The statutory provisions under scrutiny undoubtedly grant to the members of the board of appraisers a joint authority, and require them to exercise it as a board, i. e., by meeting and consulting together. But they do not compel the conclusion that the legislature intended the authority of the board to perish with the death of one of its members. Indeed, they justify the contrary view.
Where a statute confers a joint authority on several persons to do a public act and makes no provision for filling a vacancy occurring among them, the authority is not terminated by the death of one or more of them, if there are enough of them left legally to perform such act. Quayle v. Missouri, K. & T. Ry. Co., 63 Mo. 465; Bublitz v. Borough of Hillsdale, 150 A. 229, 8 N.J.Misc. 334; People v. City of Syracuse, 63 N.Y. 291; Welch v. Getzen, 85 S.C. 156, 67 S.E. 294; 29 C.J.S., Eminent Domain, § 297; 67 C.J.S., Officers, § 109(b). The rule of statutory construction embodied in G.S. § 12-3(2) provides that "all words purporting to give a joint authority to three or more public officers or other persons shall be construed as giving such authority to a majority of such officers or other persons, unless it shall be otherwise expressly declared in the law giving the authority." Austin v.
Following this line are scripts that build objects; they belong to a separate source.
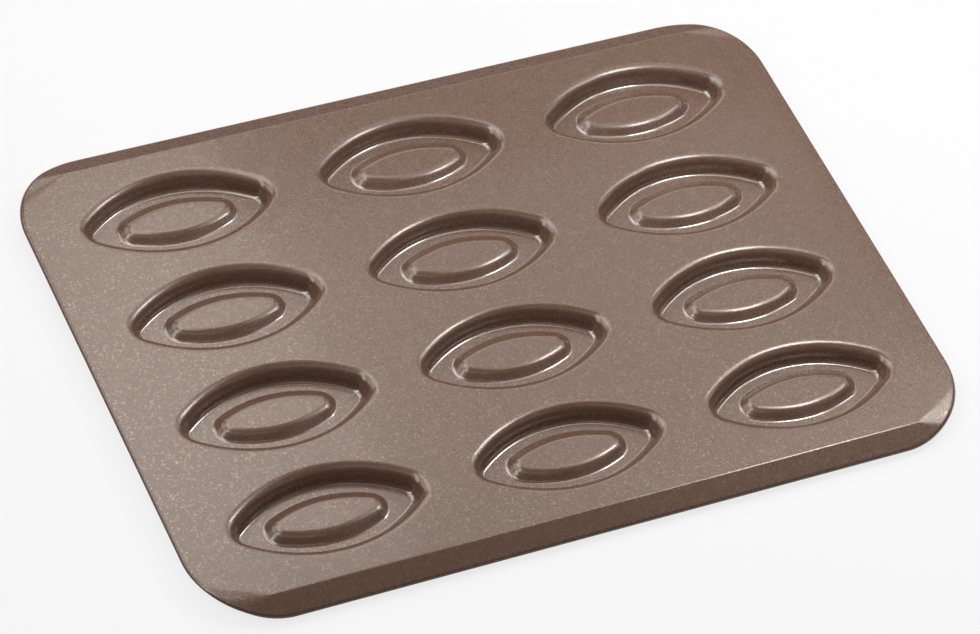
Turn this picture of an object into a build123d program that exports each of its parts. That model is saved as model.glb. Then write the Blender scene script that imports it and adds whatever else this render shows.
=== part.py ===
from build123d import *
from dataclasses import dataclass
from math import acos, atan2, cos, degrees, radians, sin, tan
import os

# A baking pan with twelve boat-shaped cups, pressed from one sheet of coated steel.
# X runs along the length, Y along the width, and Z is up. The pan stands on the undersides
# of its cups, and the origin is on that resting plane, under the middle of the pan.
# Heights inside the shape functions are counted from the steel's upper face on the flat
# deck; the whole pan is lifted onto the resting plane at the end. All sizes are in mm.

# Overall
overall_length = 385.0          # along X, over the turned-down edges
overall_width = 280.0           # along Y, over the two flanges
corner_radius = 40.0            # of the outline, seen from above

# Sheet and coatings
sheet_thickness = 0.6
food_coat_thickness = 0.04
underside_coat_thickness = 0.03

# Flanges along the two long sides
flange_reach = 10.3             # from the crease to the outline, seen from above
flange_angle = 23.0             # down from the deck, in degrees
crease_radius = 2.5
crease_end = 30.5               # from the short edge to where the crease starts to fade
crease_fade = 0.55              # half width of the fading bend, per mm of its length

# Turned-down edge all round
edge_radius = 2.0
edge_drop = 1.2                 # how far the edge turns down

# Layout of the cups
columns = 3
rows = 4
end_land = 24.1                 # deck from the last cup to the plain short edge
side_land = 11.5                # deck from the last cup to the crease
land_between_columns = 20.2
land_between_rows = 10.8

# One cup
cup_depth = 8.5                 # from the deck down to the floor
wall_slope = 75.0               # degrees from the deck
rim_radius = 5.8
floor_radius = 2.6
floor_tip_radius = 3.9          # of the floor's outline at its two ends

# The raised island in the cup's floor
island_height = 3.6
island_slope = 40.0             # degrees from the floor
island_foot_radius = 2.8
island_shoulder_radius = 6.0
island_tip_radius = 1.75        # of the crown's outline at its two ends
channel_beside_island = 3.0     # width of the flat floor at the middle of the cup
channel_at_tips = 10.2          # length of the flat floor at the ends of the cup

# Derived layout
crease_y = overall_width / 2 - flange_reach
crease_x = overall_length / 2 - crease_end
cup_length = (overall_length - 2 * end_land - (columns - 1) * land_between_columns) / columns
cup_width = (2 * (crease_y - side_land) - (rows - 1) * land_between_rows) / rows
column_pitch = cup_length + land_between_columns
row_pitch = cup_width + land_between_rows
rest_height = cup_depth + sheet_thickness + underside_coat_thickness
edge_turn = acos((edge_radius - edge_drop) / edge_radius)
edge_inset = edge_radius * (1 - sin(edge_turn))

# Working blocks, which only have to be larger than what they cut
below = 30.0                    # how far they run below the deck
beyond = 20.0                   # how far they run past the outline
overshoot = 1.0                 # how far a cup's opening runs past the deck's two faces


@dataclass(frozen=True)
class Step:
    """The S-shaped section between two levels: an arc, a straight slope and an arc."""
    top: float                  # level where the section starts
    rise: float                 # to the level where it ends, negative for a fall
    slope: float                # of the straight stretch, in degrees
    start_radius: float
    end_radius: float

    @property
    def run(self):
        """Length of the section seen from above."""
        turn = radians(self.slope)
        arcs = self.start_radius + self.end_radius
        straight = (abs(self.rise) - arcs * (1 - cos(turn))) / sin(turn)
        return arcs * sin(turn) + straight * cos(turn)

    def points(self, offset):
        """The seven points of the section, moved square to itself by the offset."""
        sign = 1 if self.rise > 0 else -1
        start = self.start_radius - sign * offset
        end = self.end_radius + sign * offset
        first_z = self.top + sign * self.start_radius
        last_z = self.top + self.rise - sign * self.end_radius
        turns = [0, radians(self.slope) / 2, radians(self.slope)]
        first = [(start * sin(t), first_z - sign * start * cos(t)) for t in turns]
        last = [(self.run - end * sin(t), last_z + sign * end * cos(t)) for t in turns]
        return first, last[::-1]

    def section(self, outline_radius, plane, upper, lower):
        """Face between two offsets of the section, at its place on a turned outline."""
        def place(point):
            inset, height = point
            return plane.from_local_coords(Vector(outline_radius - inset, height, 0))

        edges = []
        for offset in (upper, lower):
            first, last = self.points(offset)
            edges.append(Edge.make_three_point_arc(*[place(p) for p in first]))
            edges.append(Edge.make_line(place(first[2]), place(last[0])))
            edges.append(Edge.make_three_point_arc(*[place(p) for p in last]))
        (upper_first, upper_last), (lower_first, lower_last) = self.points(upper), self.points(lower)
        edges.append(Edge.make_line(place(upper_first[0]), place(lower_first[0])))
        edges.append(Edge.make_line(place(upper_last[2]), place(lower_last[2])))
        return Face(Wire(edges))


@dataclass(frozen=True)
class Boat:
    """A boat-shaped outline: two long arcs that meet in rounded tips on the X axis."""
    half_length: float
    half_width: float
    tip_radius: float

    @property
    def arcs(self):
        """Centre, radius, first angle and turn of each arc, in degrees."""
        tip_x = self.half_length - self.tip_radius
        spare = self.half_width - self.tip_radius
        side_y = (tip_x ** 2 - spare ** 2) / (2 * spare)
        side_radius = self.half_width + side_y
        tangent = degrees(atan2(side_y, tip_x))
        return [
            ((0, -side_y), side_radius, tangent, 180 - 2 * tangent),
            ((-tip_x, 0), self.tip_radius, 180 - tangent, 2 * tangent),
            ((0, side_y), side_radius, 180 + tangent, 180 - 2 * tangent),
            ((tip_x, 0), self.tip_radius, -tangent, 2 * tangent),
        ]

    def inset(self, distance):
        """The outline moved inwards, with the same arc centres."""
        return Boat(self.half_length - distance, self.half_width - distance,
                    self.tip_radius - distance)

    def face(self):
        """The outline as a flat face at height 0."""
        edges = [CenterArc(centre, radius, start, turn) for centre, radius, start, turn in self.arcs]
        return Face(Wire(edges))

    def swept(self, step, upper, lower):
        """The solids of a step that runs all round, inside the outline."""
        solids = []
        for centre, radius, start, turn in self.arcs:
            angle = radians(start)
            plane = Plane(origin=(centre[0], centre[1], 0), x_dir=(cos(angle), sin(angle), 0),
                          z_dir=(sin(angle), -cos(angle), 0))
            axis = Axis((centre[0], centre[1], 0), (0, 0, 1))
            section = step.section(radius, plane, upper, lower)
            solids.append(revolve(section, axis, turn).solid())
        return solids


cup_wall = Step(0, -cup_depth, wall_slope, rim_radius, floor_radius)
island_wall = Step(-cup_depth, island_height, island_slope,
                   island_foot_radius, island_shoulder_radius)

rim = Boat(cup_length / 2, cup_width / 2, floor_tip_radius + cup_wall.run)
floor = rim.inset(cup_wall.run)
island = Boat(floor.half_length - channel_at_tips, floor.half_width - channel_beside_island,
              island_tip_radius + island_wall.run)
crown = island.inset(island_wall.run)


def slab(face, level, upper, lower):
    """A flat face made into a layer between two offsets from a level."""
    return extrude(face.moved(Location((0, 0, level + lower))), upper - lower, dir=(0, 0, 1)).solid()


def cup(upper, lower):
    """One cup's share of a layer: wall, channel, island wall and crown."""
    channel = floor.face() - island.face()
    pieces = rim.swept(cup_wall, upper, lower)
    pieces.append(slab(channel.face(), -cup_depth, upper, lower))
    pieces += island.swept(island_wall, upper, lower)
    pieces.append(slab(crown.face(), island_height - cup_depth, upper, lower))
    return pieces[0].fuse(*pieces[1:]).clean()


def folded_section(x, bend_radius, offset):
    """Everything under the deck and its two flanges, cut at one X, moved by the offset."""
    fold = radians(flange_angle)
    bend_y = crease_y - bend_radius * tan(fold / 2)
    radius = bend_radius + offset
    bend = [(bend_y + radius * sin(t), radius * cos(t) - bend_radius) for t in (0, fold / 2, fold)]
    outer_y = overall_width / 2 + beyond
    outer = (outer_y, bend[2][1] - (outer_y - bend[2][0]) * tan(fold))
    bottom = (outer_y, offset - below)
    half = bend + [outer, bottom]
    right = [Vector(x, y, z) for y, z in half]
    left = [Vector(x, -y, z) for y, z in half]
    edges = [Edge.make_line(left[0], right[0]), Edge.make_line(left[4], right[4])]
    for side in (left, right):
        edges.append(Edge.make_three_point_arc(*side[:3]))
        edges.append(Edge.make_line(side[2], side[3]))
        edges.append(Edge.make_line(side[3], side[4]))
    return Face(Wire(edges))


def under_fold(offset):
    """Everything under the folded sheet. The creases open into cones near the corners."""
    end_x = overall_length / 2 + beyond
    open_radius = crease_radius + (end_x - crease_x) * crease_fade / tan(radians(flange_angle) / 2)
    tight = folded_section(-crease_x, crease_radius, offset)
    middle = extrude(tight, 2 * crease_x, dir=(1, 0, 0)).solid()
    ends = []
    for side in (-1, 1):
        tight = folded_section(side * crease_x, crease_radius, offset)
        opened = folded_section(side * end_x, open_radius, offset)
        ends.append(Solid.make_loft([tight.outer_wire(), opened.outer_wire()], True))
    return middle.fuse(*ends)


def block(offset):
    """Everything under the pan without its cups: outline, folds and rounded edge."""
    length = overall_length + 2 * (edge_inset + offset)
    width = overall_width + 2 * offset
    outline = RectangleRounded(length, width, corner_radius + offset).face()
    prism = extrude(outline.moved(Location((0, 0, -2 * below))), 3 * below, dir=(0, 0, 1)).solid()
    solid = under_fold(offset).intersect(prism).solid()
    walls = [face for face in solid.faces() if abs(face.normal_at().Z) < 0.01]
    top_edges = []
    for wall in walls:
        top_edges.append(wall.edges().sort_by(Axis.Z)[-1])
    return solid.fillet(edge_radius + offset, top_edges)


def layer(upper, lower):
    """The pan's shape between two offsets from the steel's upper face."""
    shell = block(upper).cut(block(lower))
    shell = shell.cut(under_fold(-edge_drop))
    opening = slab(rim.face(), 0, upper + overshoot, lower - overshoot)
    one_cup = cup(upper, lower)
    places = GridLocations(column_pitch, row_pitch, columns, rows).locations
    shell = shell.cut(*[opening.moved(place) for place in places])
    shell = shell.solid().fuse(*[one_cup.moved(place) for place in places]).clean()
    return shell.solid().moved(Location((0, 0, rest_height)))


def steel_sheet():
    """The pressed sheet itself."""
    return layer(0, -sheet_thickness)


def food_side_coating():
    """The baked coat on the upper face, which the cakes are baked on."""
    return layer(food_coat_thickness, 0)


def underside_coating():
    """The baked coat on the lower face, which the pan stands on."""
    return layer(-sheet_thickness, -sheet_thickness - underside_coat_thickness)


nodes = {
    "steel_sheet": steel_sheet(),
    "food_side_coating": food_side_coating(),
    "underside_coating": underside_coating(),
}

os.makedirs("parts", exist_ok=True)
for name, solid in nodes.items():
    export_step(solid, f"parts/{name}.step")
    size = solid.bounding_box().size
    print(f"{name}: {solid.volume:.1f} mm3, {size.X:.2f} x {size.Y:.2f} x {size.Z:.2f}")
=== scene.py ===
"""The looks of a barquette pan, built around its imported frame.

The pan is one pressed steel sheet with a baked coat on each side. The three layers are
modelled here as fine meshes of one shared surface, moved square to itself by each layer's
depth, so that they stay parallel all over. Every length is in metres, in the frame's axes:
X runs along the cups, Y across the pan and Z up from the plane it stands on.
"""

import logging
import math
from dataclasses import dataclass, field
from enum import Enum
from typing import NamedTuple, Sequence

import bpy
import numpy as np
from mathutils import Matrix, Vector
from mathutils.geometry import delaunay_2d_cdt


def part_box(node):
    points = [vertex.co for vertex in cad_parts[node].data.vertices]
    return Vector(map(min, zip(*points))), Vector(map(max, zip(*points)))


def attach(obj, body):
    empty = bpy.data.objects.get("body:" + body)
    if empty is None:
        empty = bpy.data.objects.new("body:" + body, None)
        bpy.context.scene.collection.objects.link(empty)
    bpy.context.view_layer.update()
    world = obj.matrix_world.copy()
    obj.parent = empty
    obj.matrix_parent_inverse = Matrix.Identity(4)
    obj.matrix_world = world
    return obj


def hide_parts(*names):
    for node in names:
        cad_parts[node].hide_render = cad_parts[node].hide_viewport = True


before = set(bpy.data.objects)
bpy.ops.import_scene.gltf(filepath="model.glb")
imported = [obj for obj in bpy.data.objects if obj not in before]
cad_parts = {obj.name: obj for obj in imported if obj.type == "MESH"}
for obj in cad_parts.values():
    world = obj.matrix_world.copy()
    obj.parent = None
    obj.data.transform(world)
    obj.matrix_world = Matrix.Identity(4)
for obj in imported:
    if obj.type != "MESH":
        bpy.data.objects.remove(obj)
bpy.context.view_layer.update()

log = logging.getLogger("barquette_pan")

MM = 0.001
PAN = (0.0, 0.0, 0.0)
BODY = "root"
BEND = "bend"

Colour = tuple[float, float, float, float]
Triple = tuple[float, float, float]
Pair = tuple[float, float]


class Station(NamedTuple):
    """One place on a wall's section, seen from its start.

    The bend is 1 in the middle of a hollow fold, -1 on the middle of a rounded one, and 0
    where the wall is straight.
    """

    inset: float
    height: float
    lean: float
    bend: float


def bulge(share: float) -> float:
    """A soft hump over a fold, 0 at its two ends and 1 in its middle."""
    return math.sin(math.pi * share)


@dataclass(frozen=True)
class WallCurve:
    """The S-shaped section of a pressed wall: an arc, a straight slope and an arc.

    A wall that falls leans its face inwards, and one that rises leans it outwards.
    """

    rise: float
    slope: float
    start_radius: float
    end_radius: float
    start_facets: int
    slope_facets: int
    end_facets: int

    @property
    def sign(self) -> int:
        """1 for a wall that rises towards the middle, and -1 for one that falls."""
        return 1 if self.rise > 0 else -1

    @property
    def run(self) -> float:
        """How far the wall reaches inwards.

        Returns:
            The distance from its start to its end, seen from above.
        """
        arcs = self.start_radius + self.end_radius
        straight = (abs(self.rise) - arcs * (1 - math.cos(self.slope))) / math.sin(self.slope)
        return arcs * math.sin(self.slope) + straight * math.cos(self.slope)

    def stations(self) -> list[Station]:
        """Places along the wall, from its start to its end.

        Returns:
            The stations, with both ends. Their lean is the face's turn towards the middle.
        """
        first = []
        for step in range(self.start_facets + 1):
            share = step / self.start_facets
            turn = self.slope * share
            height = self.sign * self.start_radius * (1 - math.cos(turn))
            inset = self.start_radius * math.sin(turn)
            first.append(Station(inset, height, -self.sign * turn, self.sign * bulge(share)))
        last = []
        for step in range(self.end_facets + 1):
            share = step / self.end_facets
            turn = self.slope * (1 - share)
            height = self.rise - self.sign * self.end_radius * (1 - math.cos(turn))
            inset = self.run - self.end_radius * math.sin(turn)
            last.append(Station(inset, height, -self.sign * turn, -self.sign * bulge(share)))
        slope = []
        for step in range(1, self.slope_facets):
            share = step / self.slope_facets
            inset = first[-1].inset + share * (last[0].inset - first[-1].inset)
            height = first[-1].height + share * (last[0].height - first[-1].height)
            slope.append(Station(inset, height, first[-1].lean, 0.0))
        return first + slope + last


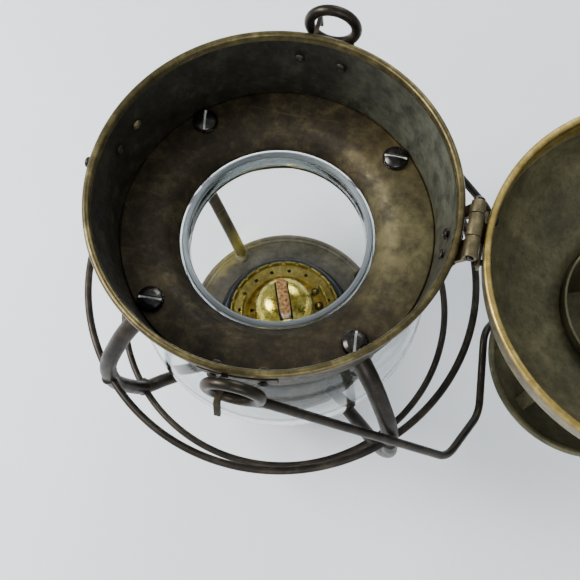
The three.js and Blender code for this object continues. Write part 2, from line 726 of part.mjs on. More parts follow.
const haspReach = HASP_PIVOT_Z - STUD_Z;
const hasp = cut(
  join(
    bar(1.7, [-HASP_PIVOT_R, -2.9, HASP_PIVOT_Z], [0, 1, 0], 5.8),
    block(-77.6, -76.4, -2.9, 2.9, HASP_PIVOT_Z, HASP_PIVOT_Z + 3),
    block(-77.6, -76.4, -5, 5, HASP_PIVOT_Z + 2.4, HASP_PIVOT_Z + 20),
  ),
  haspBore,
  bar(2.8, [-72, 0, HASP_PIVOT_Z + haspReach], [-1, 0, 0], 10, 16),
);
add('lid_hasp', openLid(hasp), 'oldBrass');

// ---------------------------------------------------------------- bail

const bailReach = [Math.cos(BAIL_DROOP * DEG), -Math.sin(BAIL_DROOP * DEG)];
const BAIL_CORNERS = [
  [12.9, -80.2], [142, -66.2], [163.5, -38], [156, 3], [164.5, 13], [156, 23], [163.5, 38],
  [142, 66.2], [14.2, 80.2],
];
const bailPath = soften(BAIL_CORNERS, 7, 4).map(({ x, y }) => new THREE.Vector3(
  BAIL_PIVOT.x + x * bailReach[0],
  y,
  BAIL_PIVOT.z + x * bailReach[1],
));
const bailNormal = [-bailReach[1], 0, bailReach[0]];
add('bail_wire', sweep(bailPath, BAIL_WIRE_R, BAIL_WIRE_R, bailNormal, 8), 'bronze');

for (const [name, y, shift] of [['front', -BAIL_EYE.y, 0], ['back', BAIL_EYE.y, 1.5]]) {
  const eye = new THREE.TorusGeometry(BAIL_EYE.radius, BAIL_EYE.wire, 8, 24);
  eye.rotateX(Math.PI / 2).translate(BAIL_PIVOT.x + shift, y, BAIL_PIVOT.z);
  add(`bail_ring_${name}`, eye, 'bronze');
}

export default lantern;
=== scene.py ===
import math
import random

import bmesh
import bpy
from mathutils import Matrix, Vector, noise


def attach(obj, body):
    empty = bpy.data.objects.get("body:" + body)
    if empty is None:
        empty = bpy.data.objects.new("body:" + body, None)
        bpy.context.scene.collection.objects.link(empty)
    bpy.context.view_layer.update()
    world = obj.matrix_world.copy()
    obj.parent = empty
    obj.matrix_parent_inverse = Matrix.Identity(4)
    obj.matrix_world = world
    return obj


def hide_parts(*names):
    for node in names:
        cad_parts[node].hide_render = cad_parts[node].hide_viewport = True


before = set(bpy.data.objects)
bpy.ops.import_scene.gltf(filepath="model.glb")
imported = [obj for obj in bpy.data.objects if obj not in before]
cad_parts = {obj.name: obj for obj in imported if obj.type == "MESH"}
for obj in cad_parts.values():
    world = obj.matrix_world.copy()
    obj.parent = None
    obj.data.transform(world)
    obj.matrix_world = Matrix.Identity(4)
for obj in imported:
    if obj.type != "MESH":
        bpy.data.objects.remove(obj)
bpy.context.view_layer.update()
random.seed(11)

# Sizes and places, in millimetres and degrees.
MM = 0.001
CORNERS = (45, 135, 225, 315)
FLOOR_DROP = 0.4

# Collar wall: radius and height of its two ends.
WALL_FOOT = (69.9, 175)
WALL_TOP = (73.4, 203.2)
SCREW_CIRCLE_R = 61.5
SCREW_SEAT_Z = 171.3
SCREW_SLOTS = (1, 100, 4, 96)

# Guard: each ring is its radius, its height and the radius of its wire.
ROD_TOP_R = 4.4
ROD_TAPER = 1.1
UPPER_RING = (95.2, 114.3, 1.8)
LOWER_RING = (86.3, 70, 1.75)

# Globe: the radii of its neck and foot are outer, inner.
GLOBE_Z = 103
NECK_R = (42.1, 39.2)
FOOT_R = (37.6, 35.2)

WICK_ANGLE = 112
WICK_HALF = 10
WICK_HALF_THICK = 2.8

HINGE_X = 79.0
HINGE_Z = 207.3
LID_EDGE_Z = 207.4
HASP_X = -77
HASP_Z = 211
STUD_Z = 198

BAIL_PIVOT = (5, 205)
BAIL_DROOP = 50
EYE_R = 10.2
EYE_WIRE = 2.3


# ------------------------------------------------------------ camera, light, floor

def make_camera():
    data = bpy.data.cameras.new("camera")
    data.lens = 52.72
    data.sensor_width = 36
    data.clip_start = 0.01
    camera = bpy.data.objects.new("camera", data)
    right = Vector((0.9728, 0.2300, -0.0259))
    down = Vector((0.2075, -0.9162, -0.3429))
    forward = Vector((-0.1026, 0.3282, -0.9390))
    place = Matrix((right, -down, -forward)).transposed().to_4x4()
    place.translation = (0.0487, -0.1430, 0.5043)
    camera.matrix_world = place
    bpy.context.scene.collection.objects.link(camera)
    bpy.context.scene.camera = camera


def area_light(name, place, target, size, power, colour):
    data = bpy.data.lights.new(name, "AREA")
    data.shape = "DISK"
    data.size = size
    data.energy = power
    data.color = colour
    light = bpy.data.objects.new(name, data)
    light.location = place
    way = Vector(target) - Vector(place)
    light.rotation_euler = way.to_track_quat("-Z", "Y").to_euler()
    bpy.context.scene.collection.objects.link(light)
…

Helms, 65 N.C. 560.
For these reasons, we conclude that the authority granted by the statute to the board of five appraisers is not terminated by the death of any of its members as long as three of them remain, and that in such case the surviving appraisers can make a valid appraisal if all of them attend and take part in the transaction. This conclusion necessitates an affirmance of the judgment.